━━━ Listed entries

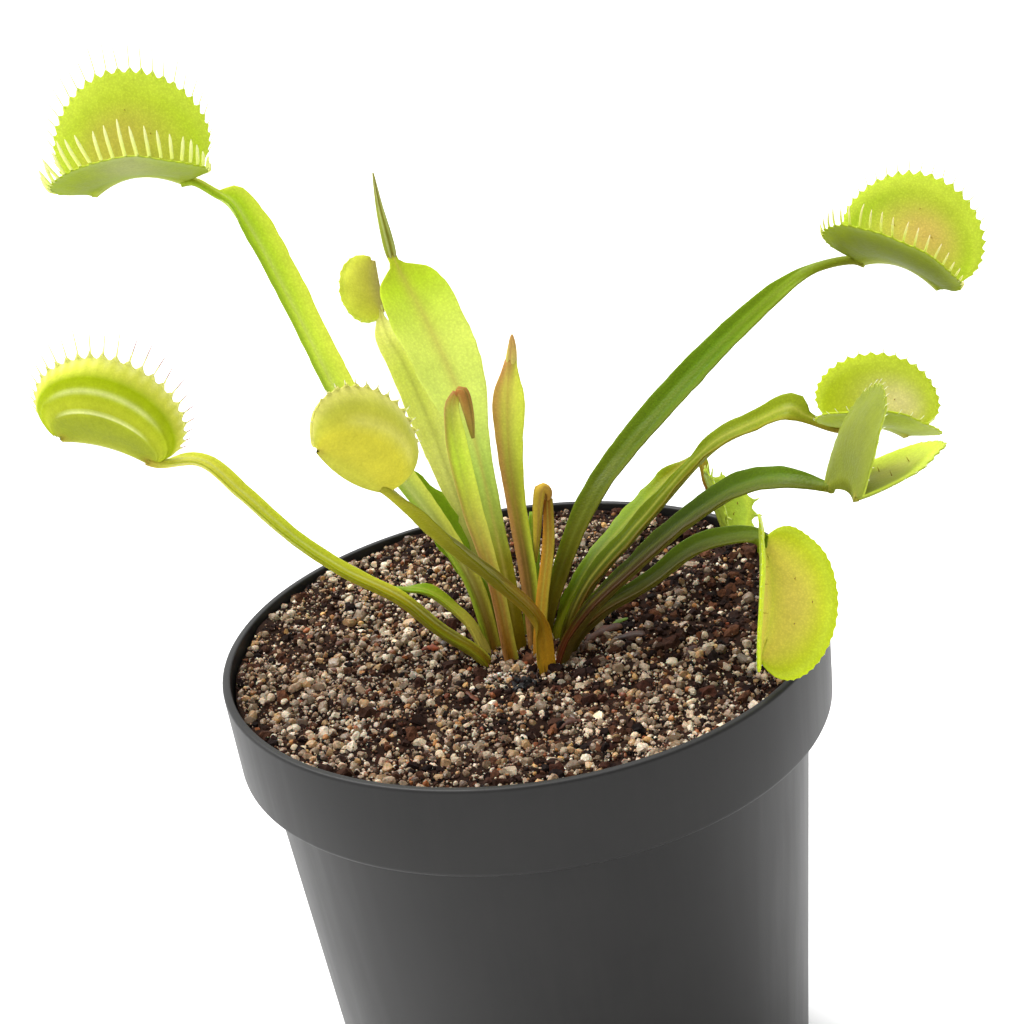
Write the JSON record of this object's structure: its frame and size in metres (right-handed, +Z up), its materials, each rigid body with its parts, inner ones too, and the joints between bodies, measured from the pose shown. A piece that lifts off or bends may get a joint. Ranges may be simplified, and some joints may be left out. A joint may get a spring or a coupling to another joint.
{
  "type": "potted venus flytrap",
  "caption": "Venus flytrap in a round black plastic nursery pot: winged leaf stalks rise from one crown in gritty peat and end in toothed two-lobed traps.",
  "frame": {"origin": "centre of the pot's flat underside", "axes": "+Z up through the pot's axis, -Y towards the front that the picture shows, +X to the right seen from the front"},
  "size_m": [0.1274, 0.08, 0.1532],
  "materials": {
    "pot": "satin",
    "growing_mix": "matte",
    "rhizome": "matte",
    "leaf_green": "satin",
    "leaf_dark_green": "satin",
    "leaf_young": "satin"
  },
  "bodies": {
    "root": {"pot": "pot", "growing_mix": "growing_mix", "rhizome": "rhizome", "leaf_back_left_open_trap": "leaf_green", "leaf_left_closed_trap": "leaf_green", "leaf_front_left_trap": "leaf_green", "leaf_broad_upright": "leaf_green", "leaf_back_small_trap": "leaf_green", "leaf_young_hooked": "leaf_young", "leaf_young_spear": "leaf_young", "leaf_hooked_bud": "leaf_young", "leaf_right_tall_open_trap": "leaf_green", "leaf_right_upper_trap": "leaf_dark_green", "leaf_right_front_trap": "leaf_dark_green", "leaf_right_drooping_trap": "leaf_dark_green", "leaf_back_right_toothed_trap": "leaf_dark_green", "leaf_small_low": "leaf_green", "leaf_short_toothed": "leaf_dark_green", "leaf_small_back": "leaf_green"}
  },
  "joints": []
}
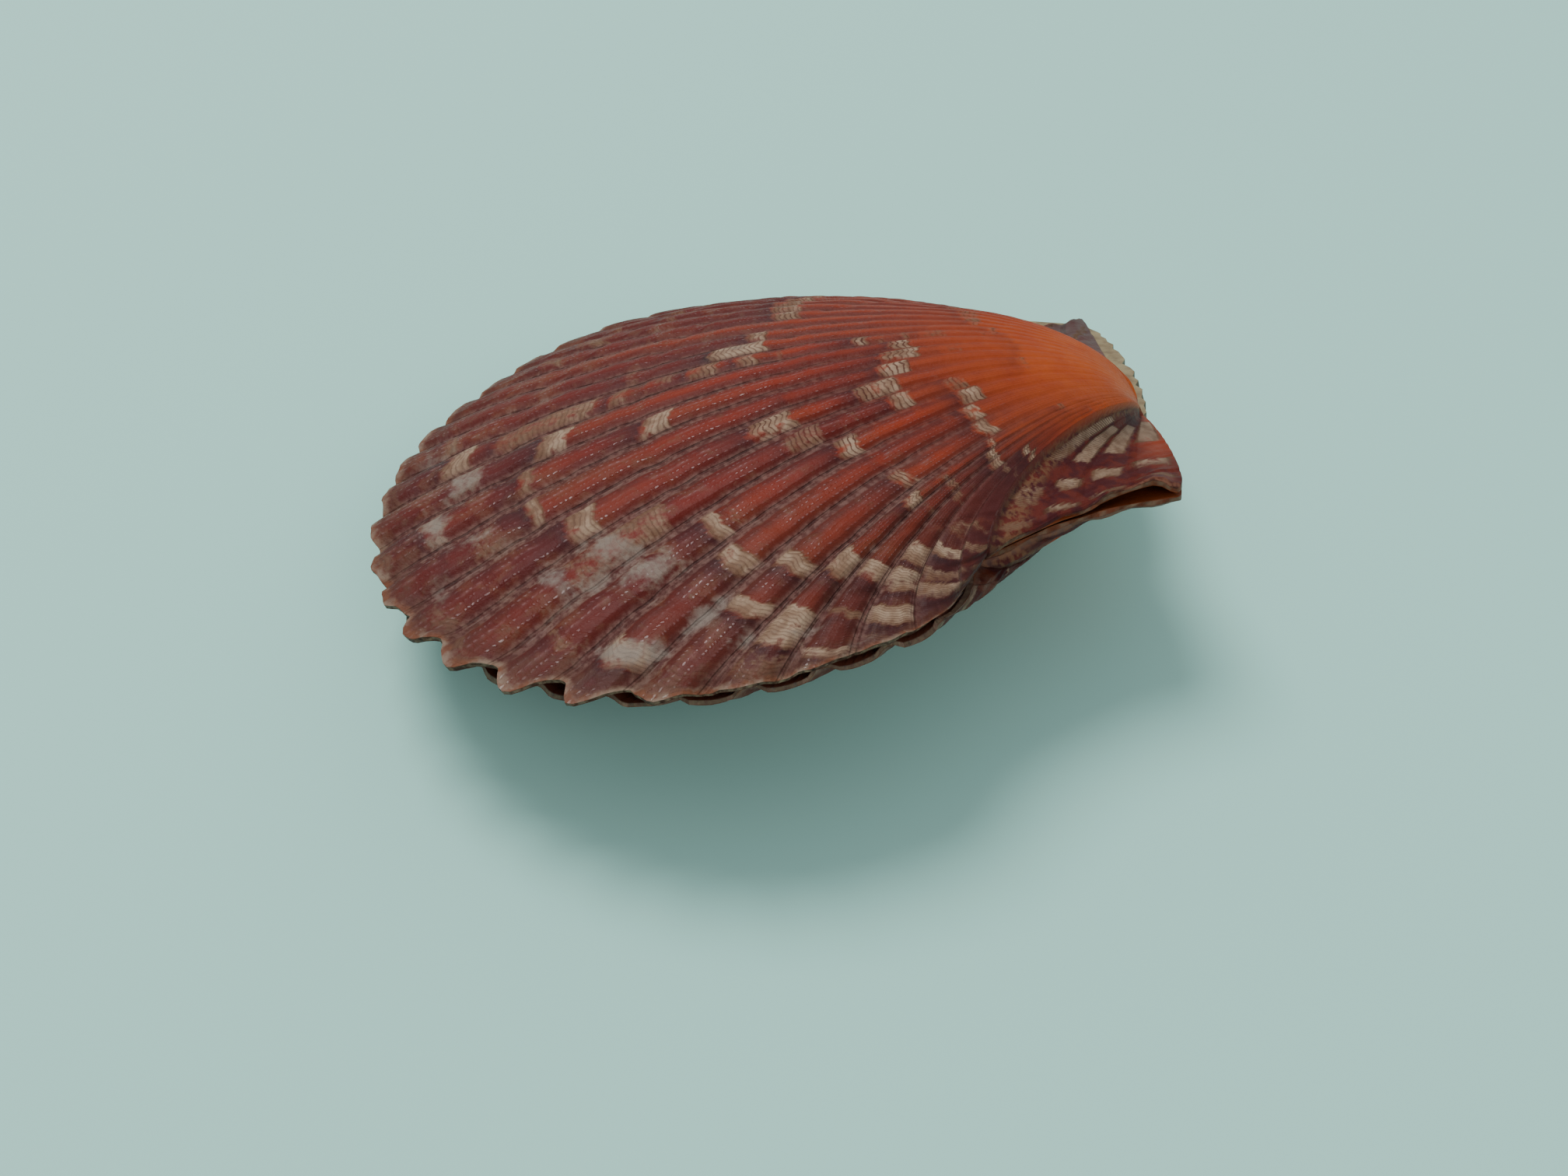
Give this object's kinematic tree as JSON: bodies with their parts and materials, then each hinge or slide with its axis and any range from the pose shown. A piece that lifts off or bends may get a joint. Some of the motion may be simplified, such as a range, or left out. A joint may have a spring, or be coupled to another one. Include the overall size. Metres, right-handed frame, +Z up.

━━━━━━

● What is needed: The full set of records should be duplicated exactly.

● Solved exercise:
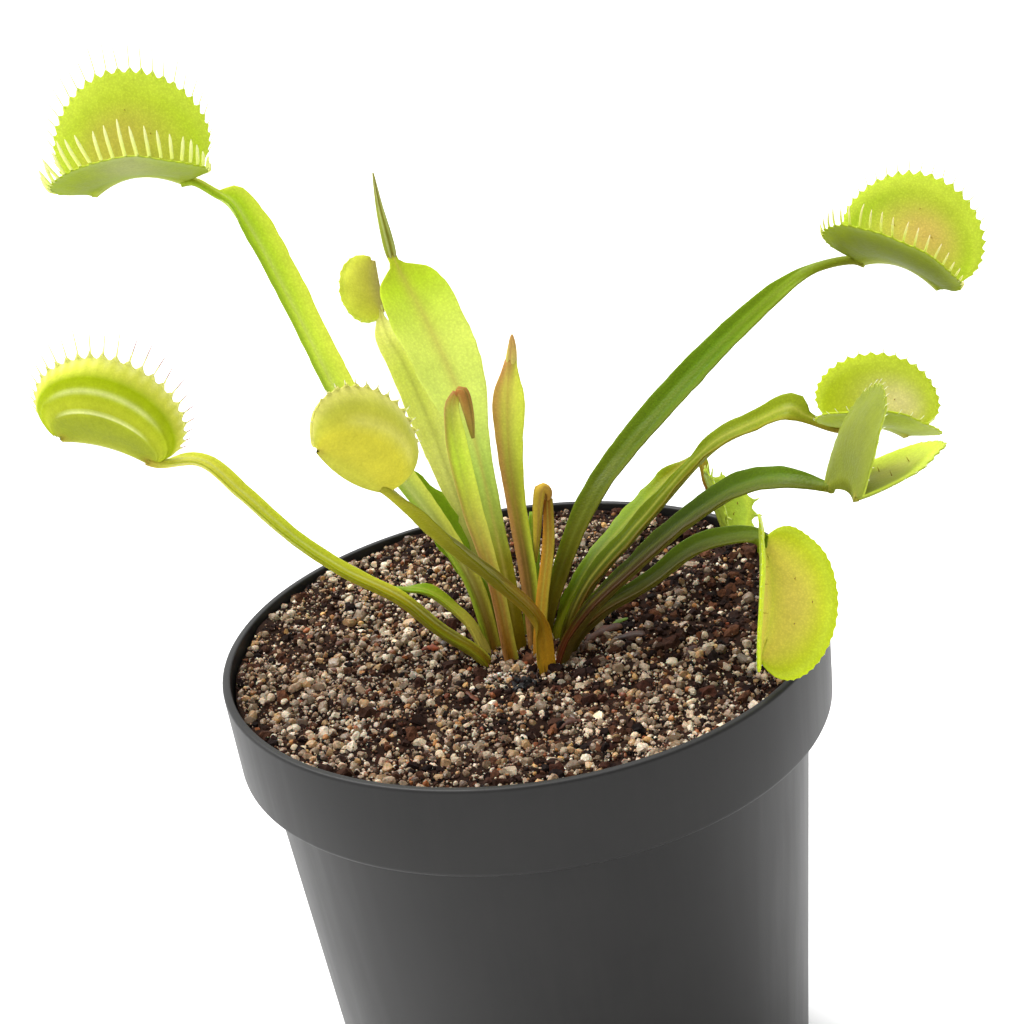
Write the JSON record of this object's structure: its frame and size in metres (right-handed, +Z up), its materials, each rigid body with its parts, inner ones too, and the joints between bodies, measured from the pose shown. A piece that lifts off or bends may get a joint. Ranges may be simplified, and some joints may be left out. A joint may get a spring or a coupling to another joint.
{
  "type": "potted venus flytrap",
  "caption": "Venus flytrap in a round black plastic nursery pot: winged leaf stalks rise from one crown in gritty peat and end in toothed two-lobed traps.",
  "frame": {"origin": "centre of the pot's flat underside", "axes": "+Z up through the pot's axis, -Y towards the front that the picture shows, +X to the right seen from the front"},
  "size_m": [0.1274, 0.08, 0.1532],
  "materials": {
    "pot": "satin",
    "growing_mix": "matte",
    "rhizome": "matte",
    "leaf_green": "satin",
    "leaf_dark_green": "satin",
    "leaf_young": "satin"
  },
  "bodies": {
    "root": {"pot": "pot", "growing_mix": "growing_mix", "rhizome": "rhizome", "leaf_back_left_open_trap": "leaf_green", "leaf_left_closed_trap": "leaf_green", "leaf_front_left_trap": "leaf_green", "leaf_broad_upright": "leaf_green", "leaf_back_small_trap": "leaf_green", "leaf_young_hooked": "leaf_young", "leaf_young_spear": "leaf_young", "leaf_hooked_bud": "leaf_young", "leaf_right_tall_open_trap": "leaf_green", "leaf_right_upper_trap": "leaf_dark_green", "leaf_right_front_trap": "leaf_dark_green", "leaf_right_drooping_trap": "leaf_dark_green", "leaf_back_right_toothed_trap": "leaf_dark_green", "leaf_small_low": "leaf_green", "leaf_short_toothed": "leaf_dark_green", "leaf_small_back": "leaf_green"}
  },
  "joints": []
}
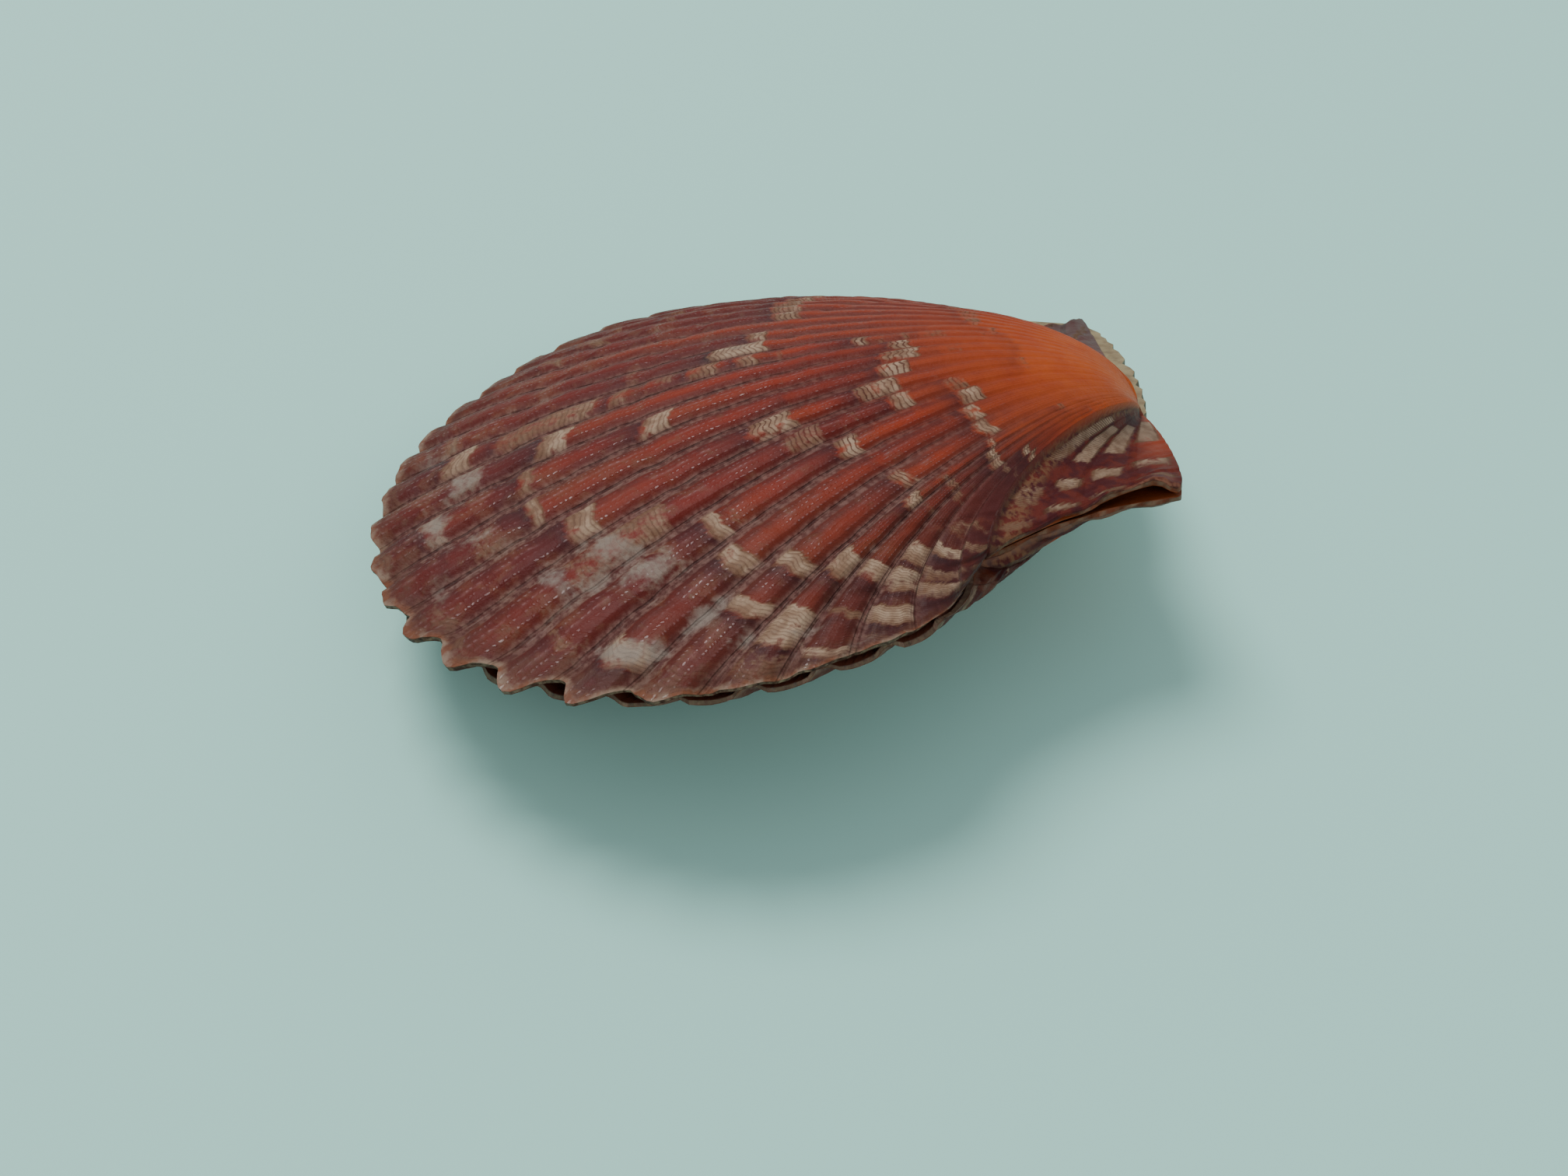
Give this object's kinematic tree as JSON: bodies with their parts and materials, then each hinge or slide with its axis and any range from the pose shown. A piece that lifts off or bends may get a joint. Some of the motion may be simplified, such as a range, or left out. A joint may have a spring, or be coupled to another one. Include the overall size. Metres, right-handed frame, +Z up.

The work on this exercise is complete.